**RECORDED INFORMATION:**
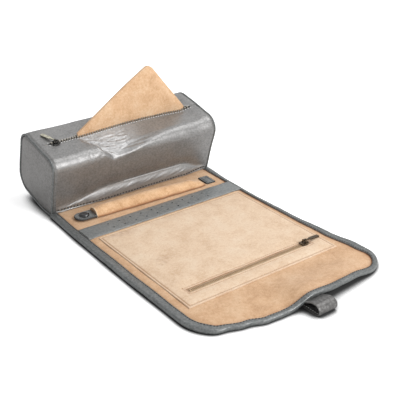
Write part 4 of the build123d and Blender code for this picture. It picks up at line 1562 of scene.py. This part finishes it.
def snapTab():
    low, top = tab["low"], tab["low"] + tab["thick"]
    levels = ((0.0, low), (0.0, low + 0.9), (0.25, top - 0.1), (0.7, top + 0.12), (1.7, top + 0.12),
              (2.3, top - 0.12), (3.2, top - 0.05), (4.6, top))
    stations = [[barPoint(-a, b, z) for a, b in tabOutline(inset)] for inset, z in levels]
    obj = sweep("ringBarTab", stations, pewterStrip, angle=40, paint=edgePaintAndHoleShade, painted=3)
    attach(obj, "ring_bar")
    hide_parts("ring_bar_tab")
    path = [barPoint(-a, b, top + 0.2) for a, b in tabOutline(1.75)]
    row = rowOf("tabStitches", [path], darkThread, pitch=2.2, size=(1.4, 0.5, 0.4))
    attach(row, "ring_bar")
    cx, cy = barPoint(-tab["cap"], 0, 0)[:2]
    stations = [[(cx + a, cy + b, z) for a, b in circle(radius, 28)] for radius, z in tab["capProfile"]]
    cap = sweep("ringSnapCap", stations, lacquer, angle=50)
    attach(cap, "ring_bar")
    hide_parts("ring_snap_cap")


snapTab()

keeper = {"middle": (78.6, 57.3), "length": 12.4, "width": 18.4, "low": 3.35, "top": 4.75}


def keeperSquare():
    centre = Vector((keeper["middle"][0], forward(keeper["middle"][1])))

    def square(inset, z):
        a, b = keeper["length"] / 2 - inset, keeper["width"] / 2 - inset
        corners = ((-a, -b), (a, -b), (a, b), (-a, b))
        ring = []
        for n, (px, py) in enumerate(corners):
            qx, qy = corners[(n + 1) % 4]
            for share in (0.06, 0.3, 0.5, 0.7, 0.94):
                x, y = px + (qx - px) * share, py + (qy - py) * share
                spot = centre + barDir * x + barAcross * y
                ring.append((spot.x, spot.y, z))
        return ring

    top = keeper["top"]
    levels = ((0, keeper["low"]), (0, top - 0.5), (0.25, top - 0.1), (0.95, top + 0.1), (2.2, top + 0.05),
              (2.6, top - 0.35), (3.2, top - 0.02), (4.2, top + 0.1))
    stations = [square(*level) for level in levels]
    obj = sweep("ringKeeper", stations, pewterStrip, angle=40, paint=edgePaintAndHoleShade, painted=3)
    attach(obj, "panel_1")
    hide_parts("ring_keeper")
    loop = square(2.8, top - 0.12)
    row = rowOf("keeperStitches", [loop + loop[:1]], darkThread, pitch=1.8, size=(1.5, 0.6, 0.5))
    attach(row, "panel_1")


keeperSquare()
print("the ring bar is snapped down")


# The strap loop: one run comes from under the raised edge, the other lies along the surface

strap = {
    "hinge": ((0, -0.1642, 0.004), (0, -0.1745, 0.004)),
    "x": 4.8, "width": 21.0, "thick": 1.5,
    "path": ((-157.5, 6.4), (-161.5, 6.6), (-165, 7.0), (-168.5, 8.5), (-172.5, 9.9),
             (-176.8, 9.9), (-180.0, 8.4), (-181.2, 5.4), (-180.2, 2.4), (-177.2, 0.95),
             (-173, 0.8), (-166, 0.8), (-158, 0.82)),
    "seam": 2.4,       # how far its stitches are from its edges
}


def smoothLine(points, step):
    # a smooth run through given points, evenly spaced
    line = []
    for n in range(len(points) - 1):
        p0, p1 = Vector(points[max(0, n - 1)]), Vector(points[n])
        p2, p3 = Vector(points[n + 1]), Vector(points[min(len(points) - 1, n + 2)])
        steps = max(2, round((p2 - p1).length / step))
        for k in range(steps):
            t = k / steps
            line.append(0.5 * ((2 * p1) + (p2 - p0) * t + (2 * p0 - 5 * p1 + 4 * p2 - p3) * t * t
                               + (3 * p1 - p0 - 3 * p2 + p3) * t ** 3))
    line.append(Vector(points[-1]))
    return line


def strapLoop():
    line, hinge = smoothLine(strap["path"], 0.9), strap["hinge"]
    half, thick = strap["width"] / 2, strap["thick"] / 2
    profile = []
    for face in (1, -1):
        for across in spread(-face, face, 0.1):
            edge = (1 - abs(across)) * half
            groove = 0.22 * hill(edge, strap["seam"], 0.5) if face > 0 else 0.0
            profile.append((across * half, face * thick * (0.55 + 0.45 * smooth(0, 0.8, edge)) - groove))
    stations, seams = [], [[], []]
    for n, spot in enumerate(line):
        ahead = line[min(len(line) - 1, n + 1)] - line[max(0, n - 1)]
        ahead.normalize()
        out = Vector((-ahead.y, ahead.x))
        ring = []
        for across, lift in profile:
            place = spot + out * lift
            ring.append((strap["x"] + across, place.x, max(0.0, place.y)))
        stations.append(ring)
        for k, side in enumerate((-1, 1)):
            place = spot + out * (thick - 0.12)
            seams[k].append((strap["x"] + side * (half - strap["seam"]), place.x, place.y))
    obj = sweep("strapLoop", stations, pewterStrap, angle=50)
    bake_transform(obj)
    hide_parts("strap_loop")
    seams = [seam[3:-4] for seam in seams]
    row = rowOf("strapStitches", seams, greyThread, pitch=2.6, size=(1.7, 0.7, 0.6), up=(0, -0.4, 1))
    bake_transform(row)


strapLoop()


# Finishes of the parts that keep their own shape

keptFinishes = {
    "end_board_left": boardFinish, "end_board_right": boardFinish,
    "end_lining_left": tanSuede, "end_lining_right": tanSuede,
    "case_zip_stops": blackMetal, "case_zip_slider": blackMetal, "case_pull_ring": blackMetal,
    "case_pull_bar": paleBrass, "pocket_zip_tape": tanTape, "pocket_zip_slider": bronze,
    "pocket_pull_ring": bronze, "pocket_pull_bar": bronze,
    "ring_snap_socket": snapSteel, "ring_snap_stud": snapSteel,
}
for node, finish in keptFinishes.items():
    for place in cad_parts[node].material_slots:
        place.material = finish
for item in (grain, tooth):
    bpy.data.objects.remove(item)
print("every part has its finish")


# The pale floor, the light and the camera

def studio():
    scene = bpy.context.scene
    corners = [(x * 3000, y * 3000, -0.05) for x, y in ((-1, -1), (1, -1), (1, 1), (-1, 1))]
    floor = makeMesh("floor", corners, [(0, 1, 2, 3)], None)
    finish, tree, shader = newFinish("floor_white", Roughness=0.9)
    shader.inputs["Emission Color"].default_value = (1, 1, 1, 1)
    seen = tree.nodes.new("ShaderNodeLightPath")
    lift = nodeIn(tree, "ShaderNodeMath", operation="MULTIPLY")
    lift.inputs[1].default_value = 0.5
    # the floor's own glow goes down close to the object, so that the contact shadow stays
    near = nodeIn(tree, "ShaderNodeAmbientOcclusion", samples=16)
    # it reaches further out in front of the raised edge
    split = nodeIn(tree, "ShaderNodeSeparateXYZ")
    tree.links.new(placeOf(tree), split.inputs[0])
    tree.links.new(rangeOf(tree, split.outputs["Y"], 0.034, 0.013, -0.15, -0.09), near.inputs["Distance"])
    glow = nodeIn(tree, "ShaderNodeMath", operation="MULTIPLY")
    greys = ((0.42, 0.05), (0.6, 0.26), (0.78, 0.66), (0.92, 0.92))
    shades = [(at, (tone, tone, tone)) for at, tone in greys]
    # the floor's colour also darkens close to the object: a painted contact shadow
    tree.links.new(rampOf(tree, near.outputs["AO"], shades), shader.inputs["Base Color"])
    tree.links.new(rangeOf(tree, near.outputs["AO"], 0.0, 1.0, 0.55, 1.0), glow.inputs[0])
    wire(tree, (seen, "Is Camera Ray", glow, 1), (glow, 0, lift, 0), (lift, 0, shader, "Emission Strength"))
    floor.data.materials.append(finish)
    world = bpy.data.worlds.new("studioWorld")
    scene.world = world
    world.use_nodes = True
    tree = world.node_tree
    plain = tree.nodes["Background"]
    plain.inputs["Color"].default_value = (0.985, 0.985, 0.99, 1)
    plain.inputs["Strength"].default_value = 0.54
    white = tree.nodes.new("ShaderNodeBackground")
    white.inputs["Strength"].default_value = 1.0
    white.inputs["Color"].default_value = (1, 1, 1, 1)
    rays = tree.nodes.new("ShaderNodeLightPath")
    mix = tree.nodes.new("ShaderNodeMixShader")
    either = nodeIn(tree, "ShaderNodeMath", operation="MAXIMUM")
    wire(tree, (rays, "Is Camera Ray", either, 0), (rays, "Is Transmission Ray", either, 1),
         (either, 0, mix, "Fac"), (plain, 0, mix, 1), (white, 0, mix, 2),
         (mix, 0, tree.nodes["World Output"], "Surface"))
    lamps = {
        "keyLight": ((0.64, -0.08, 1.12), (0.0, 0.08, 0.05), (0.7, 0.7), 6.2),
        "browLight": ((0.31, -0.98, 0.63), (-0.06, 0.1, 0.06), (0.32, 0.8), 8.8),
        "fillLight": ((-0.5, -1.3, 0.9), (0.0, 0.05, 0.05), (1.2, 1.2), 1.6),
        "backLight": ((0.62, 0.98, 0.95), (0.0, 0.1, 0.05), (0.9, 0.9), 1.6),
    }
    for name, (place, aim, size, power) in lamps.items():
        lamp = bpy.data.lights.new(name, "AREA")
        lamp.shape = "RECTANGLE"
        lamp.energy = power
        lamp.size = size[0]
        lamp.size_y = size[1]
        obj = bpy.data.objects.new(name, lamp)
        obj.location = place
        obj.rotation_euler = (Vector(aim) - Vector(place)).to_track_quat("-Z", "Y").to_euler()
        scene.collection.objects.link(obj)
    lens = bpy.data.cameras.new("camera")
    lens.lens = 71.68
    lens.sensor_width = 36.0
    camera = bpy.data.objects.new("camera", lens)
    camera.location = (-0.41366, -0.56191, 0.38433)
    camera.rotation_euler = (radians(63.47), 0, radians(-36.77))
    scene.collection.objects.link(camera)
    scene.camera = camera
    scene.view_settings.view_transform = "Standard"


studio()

**WHAT YOU WILL DO:** Using the data above, repeat exactly the lines that begin at the line with "for place in" and end at the line with "# The pale floor, the light and the camera", both ends included.

**SOLUTION FOR THIS PROBLEM:**
    for place in cad_parts[node].material_slots:
        place.material = finish
for item in (grain, tooth):
    bpy.data.objects.remove(item)
print("every part has its finish")


# The pale floor, the light and the camera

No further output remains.